Tuesday, December 22, 2009
Do you think that my life is good now? Can sleep late, wake up late? On a random note, there's this person who told me that i look real skinny in real life ystd. Am i'm like "hur, so i look real fat in fake life, or rather in pic?" (To be honest, i was over the moon and felt as though i was on Mars at first?) But coming to think of my flabby arms, flabby leggs, i was actually very disgusted by it. I used to love runnning, and now stilll loving long distance run, but is just that i need someone to run with me to mount faber. I luvv running to mount faber from my hse area, but i think is scary to be running alone up the hilll when the sky is still dark in the morning. What if something happen?

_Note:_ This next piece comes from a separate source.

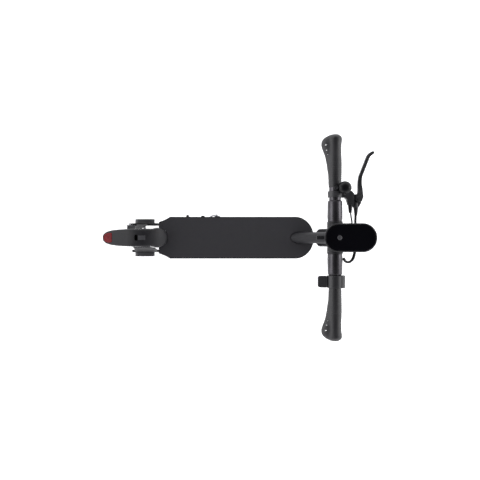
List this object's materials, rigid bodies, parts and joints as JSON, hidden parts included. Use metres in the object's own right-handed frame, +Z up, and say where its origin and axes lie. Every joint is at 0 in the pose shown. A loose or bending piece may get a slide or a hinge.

Like i roll down the hill cos my butt is too big? (Maybe that's all my excuses) So i only can do handstand at home, which is like the most i can only hold on for 1.5mins now. Which is crap! I want to be skinny bitch, i want to be skinnnny. I need to exercise, stretch myself- especially those that will put me in pain for a few days. I know most of the girls blogs that you will seee this "I'm fat" so on and so forth- cos which girl doesnt want to be skinnny so that when they wear skinnies jeans they will look nice and blingz blingz? "walao, i really want to be skinnny!"
Will upload photos soon. imma lazy.What to wear out today? So fat, no clothes that will make me looks nice and blingz blingz. Okay, Dont act cute! hahaha. Byebye I kept telling my sis that i'm gg Air pork today!